Relevant to openness and reproducibility:

  1. Citation of literature, data, materials, and methods;
  2. Sharing data;
  3. Sharing the code required to reproduce analyses;
  4. Sharing new research materials;
  5. Sharing details of the design and analysis;
  6. Pre-registration of studies before data collection;
  7. Pre-registration of the analysis plan;
  8. Replication of published results.

…in a FAIR manner

  • Findable
    • Via standardized repositories and search engines
    • With Digital Object Identifier (DOI)
  • Accessible online for humans and machines
    • Long-term storage
  • Interoperable
    • Open file type
  • Reusability
    • License data, code, and materials for reuse

Why open science?

Sterling, 1959:

Why open science?

  • Scientific fraud (Levelt, Noort, & Drenth, 2012)
  • Questionable research practices (John, Loewenstein, & Prelec, 2012)
  • P-hacking / p-ritual (Gigerenzer, 2018)
  • Replication crisis (Shrout & Rodgers, 2018)
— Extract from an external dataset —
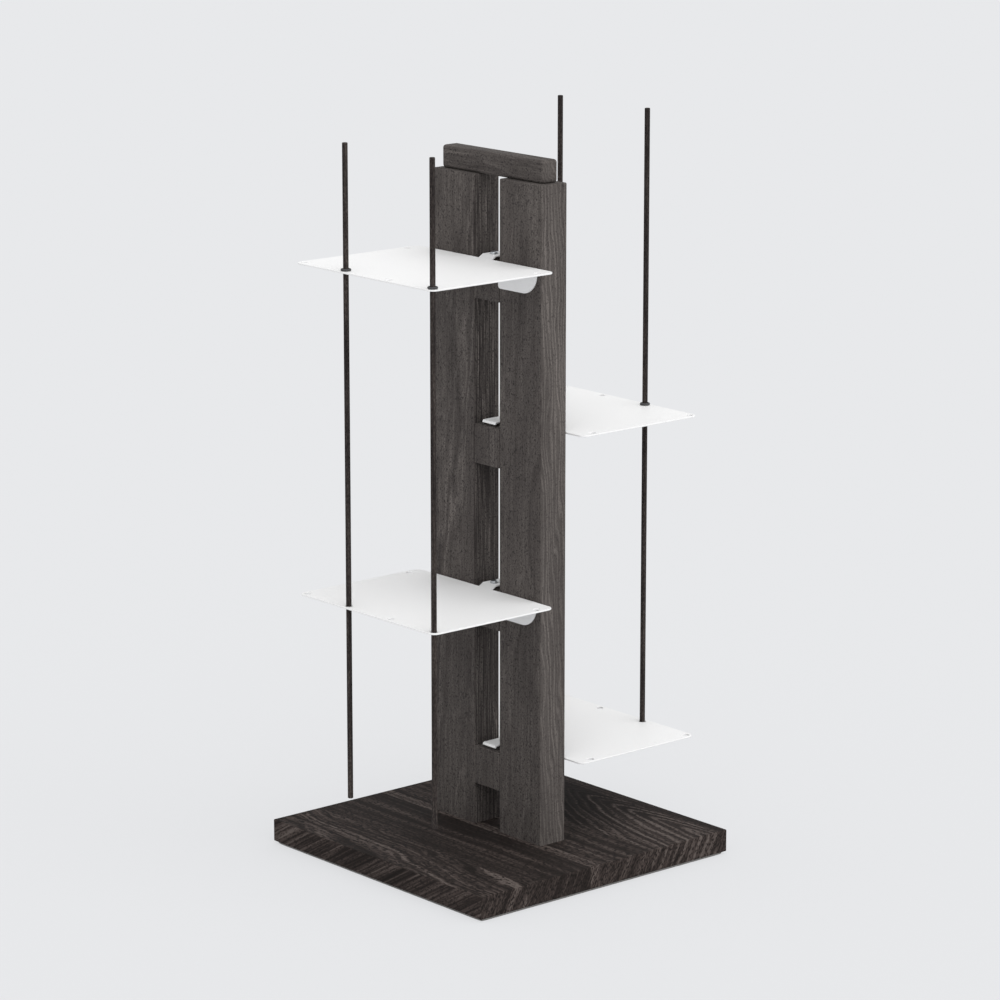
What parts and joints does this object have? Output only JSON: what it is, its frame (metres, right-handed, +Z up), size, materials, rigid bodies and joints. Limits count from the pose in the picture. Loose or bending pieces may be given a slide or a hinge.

So: Open science as punishment for bad science?

Open science as a paradigm shift

Open Science creates opportunities to make science more

  • reliable,
  • cumulative,
  • collaborative,
  • inclusive

Why Reproducibility?

  • Every analysis has “inductive bias” (Sterkenburg and Grünwald 2021)
    • What we learn from the data depends, in part, on how we analyze it
  • Implicit steps in the analysis make inductive bias intractable (Peikert 2023)
    • We don’t know how, or how much, they influenced our results
  • Reproducibility makes inductive bias tractable
  • Reproducible code enables quantifying and studying inductive bias
  • Ideally, your whole analysis is a sealed “pipeline”: data in, results out
  • Multiverse analysis: conducting a study of the impact of all “reasonable” analysis decisions on the estimand/conclusion (Steegen et al. 2016)
  • Reproducibility -> Scalability
    • Apply same method in new study
    • Redo analysis when new data come in
    • Incorporate analysis into application for stakeholders, etc

Reproducibility is Challenging

Where do you start?

What tools do you need to learn?

What workflow is right for you?

Introducing WORCS

Workflow for Open Reproducible Code in Science

  • Standardized workflow
  • Low threshold, high ceiling
  • Conceptual platform-independent principles
    Van Lissa et al. (2021)
  • “One-click” solution for R-users:
    https://cran.r-project.org/package=worcs
  • Defaults based on best practices (several experts contributed)
  • Compatible with journal/university requirements and other workflows
  • Pulling down the learning curve!

The tools

1. Dynamic document generation

2. Version control

3. Dependency management

1. Dynamic document generation

  • Paper consists of text and code
  • Results, figures, and tables automatically generated
  • Formatted as APA paper (including citations!)

Important because:

  • Save time from copy-pasting output and formatting paper
  • Eliminate human error in copying results;
  • When revising the paper, all results are automatically updated;
  • Reproducible by default: Just generate the document

R Markdown example

R Markdown example rendered

data-analysis citation

2. Version control (using Git)

Why version control?

  • NO MORE manuscript_final_final_SERIOUSLYFINAL.doc

  • “Track Changes” on steroids: record entire project history

  • If something breaks, you can figure out what happened.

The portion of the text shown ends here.